Viewing only produced two moments of noticeable cross talk, one severe during a nighttime forest shot that saw the trees turn into a jumble. It is, to say the least, a worthy exchange for the overall quality. A sequence of angry villagers is superlative too, with pitchforks poking at the screen, and torches swaying in front of the viewer. This is never subtle when it gets going. Prime black levels only help the material escape the plane of 2D dullness. If you are going to watch, do it in 3D. There is more fun to be had there than with the general material.
Accentuating the depth of the piece is an actively wild DTS-HD mix. Well done moments are everywhere, from Johnathan’s first discovery of the monsters (screams travel all over), a flying table sequence (chatter and air rushing tracks a full 360 degrees), to a concert (swelling up into the surrounds). This is a nicely primed design that rarely misses a chance to place something elsewhere other than in the center.
The only lacking piece is some LFE, which while there, never reaches a satisfying peak. A genuinely heavy roar from an angered Frankenstein is as brave as the mix will get with the low-end. Chances are, you’ll be impressed by the surround and stereo work enough as to not notice. Balancing it all together is tight voice work that sounds naturally placed, and with a few moments of positional work too, because why not?

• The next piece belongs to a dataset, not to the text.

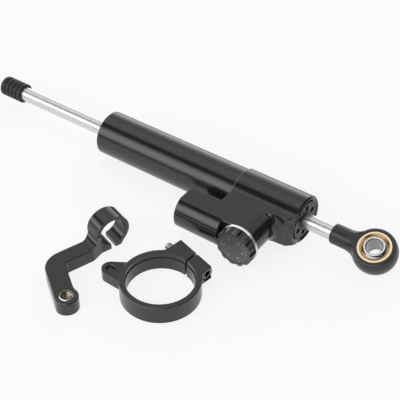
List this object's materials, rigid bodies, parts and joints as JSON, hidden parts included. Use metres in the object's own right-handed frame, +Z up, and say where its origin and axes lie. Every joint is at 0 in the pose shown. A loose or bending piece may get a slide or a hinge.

Director Genndy Tartakovsky joins producer Michelle Murdocca and animation supervisor Daniel Kramer for a commentary track, setting off the bonus features. Goodnight Mr. Foot is a short done in a classically minded animation style. Three deleted scenes have marginal value, and Meet the Staff & Guests is nothing but a promo for the voice actors. Making the Hotel takes you through the design work, while a series of progression reels are quite good in their depth, more so than the usual for animated features. A music video and a behind-the-scenes look at said video round this one out.